Heritage Art/Heritage Images via Getty Images
An ancestor tablet, Late Shang dynasty, circa 1300-1050 B.C.

These exquisitely carved jade objects were recovered from tombs at Anyang and other earlier Bronze Age cities in China, but archeologists are still unsure of their exact function. Jade was one of the most prized media for jewelry and ritual objects. The jade used in Shang-era China was nephrite jade, which has a subtler green color than “imperial green” jadeite.

Some of these mysterious handle-shaped objects were inscribed with the names of ancestors, so archeologists initially labeled them ancestor tablets. But Steinke and Wilson don’t believe they were used like ancestor tablets in later times, as part of home altars venerating the dead.

Instead, there are clues that these ancestor tablets were used in banqueting rituals.
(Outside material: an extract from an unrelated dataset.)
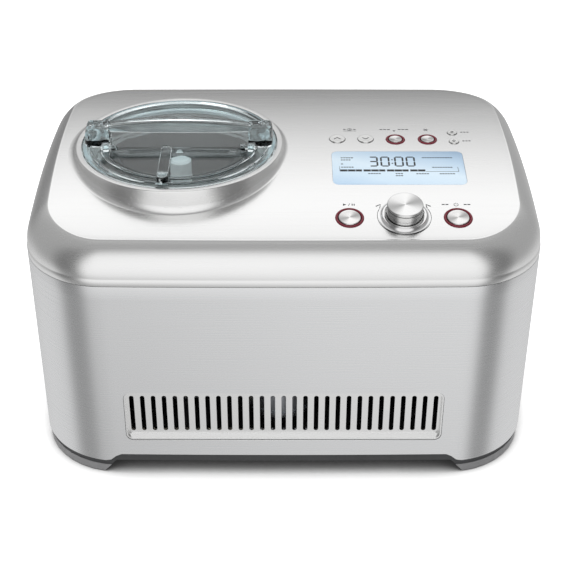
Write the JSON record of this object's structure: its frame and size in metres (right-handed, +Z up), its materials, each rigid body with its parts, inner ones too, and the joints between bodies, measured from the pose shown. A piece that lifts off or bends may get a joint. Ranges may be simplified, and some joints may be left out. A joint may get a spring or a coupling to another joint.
{
  "type": "ice cream maker",
  "caption": "Countertop ice cream maker with built-in freezer: clear lid over a lift-out bowl and turning dasher, sloped control panel with display, dial and buttons, vented steel case.",
  "frame": {"origin": "on the table under the middle of the housing's plan", "axes": "+Z up, the control side faces -Y, +X to the right seen from the front"},
  "size_m": [0.3938, 0.272, 0.25],
  "materials": {
    "satin_steel": "satin",
    "brushed_steel": "brushed",
    "polished_steel": "polished",
    "turned_steel": "spun",
    "button_steel": "satin",
    "shaft_steel": "ground",
    "screw_steel": "plated",
    "zinc_steel": "zinc plated",
    "black_paint": "semi-gloss",
    "aluminium": "satin anodised",
    "copper": "drawn",
    "dark_plastic": "fine grain",
    "grey_plastic": "fine grain",
    "white_plastic": "smooth",
    "foam": "closed cell foam",
    "black_rubber": "matt",
    "circuit_board": "solder mask",
    "display": "backlit",
    "display_glass": "clear",
    "red_plastic": "translucent",
    "clear_silicone": "translucent",
    "clear_plastic": "clear, faint grey tint"
  },
  "bodies": {
    "housing": {"top_cover": "satin_steel", "side_wrap": "brushed_steel", "front_grille": "satin_steel", "base_pan": "dark_plastic", "corner_feet": "grey_plastic", "foot_pads": "black_rubber", "housing_screws": "screw_steel", "bowl_collar": "satin_steel", "cold_well": "aluminium", "evaporator_coil": "copper", "insulation": "foam", "well_frame": "zinc_steel", "spindle_bearing": "white_plastic", "drive_belt": "black_rubber", "drive_motor": "zinc_steel", "compressor": "black_paint", "compressor_mounts": "black_rubber", "start_relay": "white_plastic", "condenser": "aluminium", "fan_shroud": "dark_plastic", "fan_motor": "dark_plastic", "filter_drier": "copper", "refrigerant_lines": "copper", "power_board": "circuit_board", "cord_gland": "black_rubber", "control_board": "circuit_board", "key_switches": "dark_plastic", "lcd_module": "display", "lcd_window": "display_glass", "button_rings": "red_plastic", "dial_ring": "polished_steel", "dial_encoder": "zinc_steel"},
    "spindle": {"spindle_shaft": "shaft_steel", "driven_pulley": "dark_plastic"},
    "motor_rotor": {"motor_pulley": "aluminium", "motor_shaft": "shaft_steel"},
    "fan": {"fan_rotor": "dark_plastic"},
    "dial": {"dial_shaft": "shaft_steel", "dial_knob": "turned_steel"},
    "key_up": {"button_up": "button_steel"},
    "key_down": {"button_down": "button_steel"},
    "key_program": {"button_program": "button_steel"},
    "key_keep_cool": {"button_keep_cool": "button_steel"},
    "key_sound": {"button_sound": "button_steel"},
    "key_units": {"button_units": "button_steel"},
    "key_start": {"button_start": "turned_steel"},
    "key_power": {"button_power": "turned_steel"},
    "bowl": {"mixing_bowl": "aluminium"},
    "bail": {"bowl_bail": "shaft_steel"},
    "dasher": {"dasher": "white_plastic"},
    "seal_ring": {"lid_seal": "clear_silicone"},
    "lid": {"lid": "clear_plastic"},
    "cap": {"ingredient_cap": "clear_plastic"}
  },
  "joints": [
    {"name": "spindle_spin", "type": "hinge", "parent": "housing", "child": "spindle", "pos_m": [-0.082, -0.005, 0.04], "axis": [0, 0, 1], "continuous": true},
    {"name": "motor_spin", "type": "hinge", "parent": "housing", "child": "motor_rotor", "pos_m": [-0.00237, -0.09343, 0.04], "axis": [0, 0, 1], "continuous": true},
    {"name": "fan_spin", "type": "hinge", "parent": "housing", "child": "fan", "pos_m": [0.096, 0.082, 0.082], "axis": [0, 1, 0], "continuous": true},
    {"name": "dial_turn", "type": "hinge", "parent": "housing", "child": "dial", "pos_m": [0.089, -0.0915, 0.21233], "axis": [0, -0.2005, 0.9797], "continuous": true},
    {"name": "press_up", "type": "slide", "parent": "housing", "child": "key_up", "axis": [0, -0.0373, 0.9993], "range_m": [-0.0012, 0], "stiffness_N_per_m": 400},
    {"name": "press_down", "type": "slide", "parent": "housing", "child": "key_down", "axis": [0, -0.0373, 0.9993], "range_m": [-0.0012, 0], "stiffness_N_per_m": 400},
    {"name": "press_program", "type": "slide", "parent": "housing", "child": "key_program", "axis": [0, -0.0385, 0.9993], "range_m": [-0.0012, 0], "stiffness_N_per_m": 400},
    {"name": "press_keep_cool", "type": "slide", "parent": "housing", "child": "key_keep_cool", "axis": [0, -0.0385, 0.9993], "range_m": [-0.0012, 0], "stiffness_N_per_m": 400},
    {"name": "press_sound", "type": "slide", "parent": "housing", "child": "key_sound", "axis": [0, -0.0207, 0.9998], "range_m": [-0.0012, 0], "stiffness_N_per_m": 400},
    {"name": "press_units", "type": "slide", "parent": "housing", "child": "key_units", "axis": [0, -0.0439, 0.999], "range_m": [-0.0012, 0], "stiffness_N_per_m": 400},
    {"name": "press_start", "type": "slide", "parent": "housing", "child": "key_start", "axis": [0, -0.2029, 0.9792], "range_m": [-0.0012, 0], "stiffness_N_per_m": 400},
    {"name": "press_power", "type": "slide", "parent": "housing", "child": "key_power", "axis": [0, -0.2029, 0.9792], "range_m": [-0.0012, 0], "stiffness_N_per_m": 400},
    {"name": "bowl_lift", "type": "slide", "parent": "housing", "child": "bowl", "axis": [0, 0, 1], "range_m": [0, 0.16]},
    {"name": "dasher_spin", "type": "hinge", "parent": "bowl", "child": "dasher", "pos_m": [-0.082, -0.005, 0.15], "axis": [0, 0, 1], "continuous": true},
    {"name": "bail_swing", "type": "hinge", "parent": "bowl", "child": "bail", "pos_m": [-0.082, -0.005, 0.2124], "axis": [-1, 0, 0], "range_deg": [0, 8]},
    {"name": "lid_lift", "type": "slide", "parent": "bowl", "child": "seal_ring", "axis": [0, 0, 1], "range_m": [0, 0.12]},
    {"name": "lid_turn", "type": "hinge", "parent": "seal_ring", "child": "lid", "pos_m": [-0.082, -0.005, 0.226], "axis": [0, 0, 1], "range_deg": [0, 30]},
    {"name": "cap_open", "type": "hinge", "parent": "lid", "child": "cap", "pos_m": [-0.082, -0.018, 0.2315], "axis": [-1, 0, 0], "range_deg": [0, 75]}
  ],
  "couplings": [
    {"joint": "dasher_spin", "follows": "spindle_spin", "ratio": 1},
    {"joint": "motor_spin", "follows": "spindle_spin", "ratio": 5}
  ]
}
“The best interpretation of how these Shang ‘ancestor tablets’ were used is that they were the handle portion of an implement that was placed in bronze goblets which were filled with a spiced alcoholic beverage, and used as part of some kind of libation ritual directed to the ancestors,” says Steinke.

Wilson points out that with nearly all of the ancestor tablets recovered from tombs, one end of the handle is unfinished.

“That’s led people to speculate that they may have been part of a larger assembly involving organic materials that have since perished,” says Wilson. “All we have is a handle part of a larger assembled object. That really adds to the mystery.”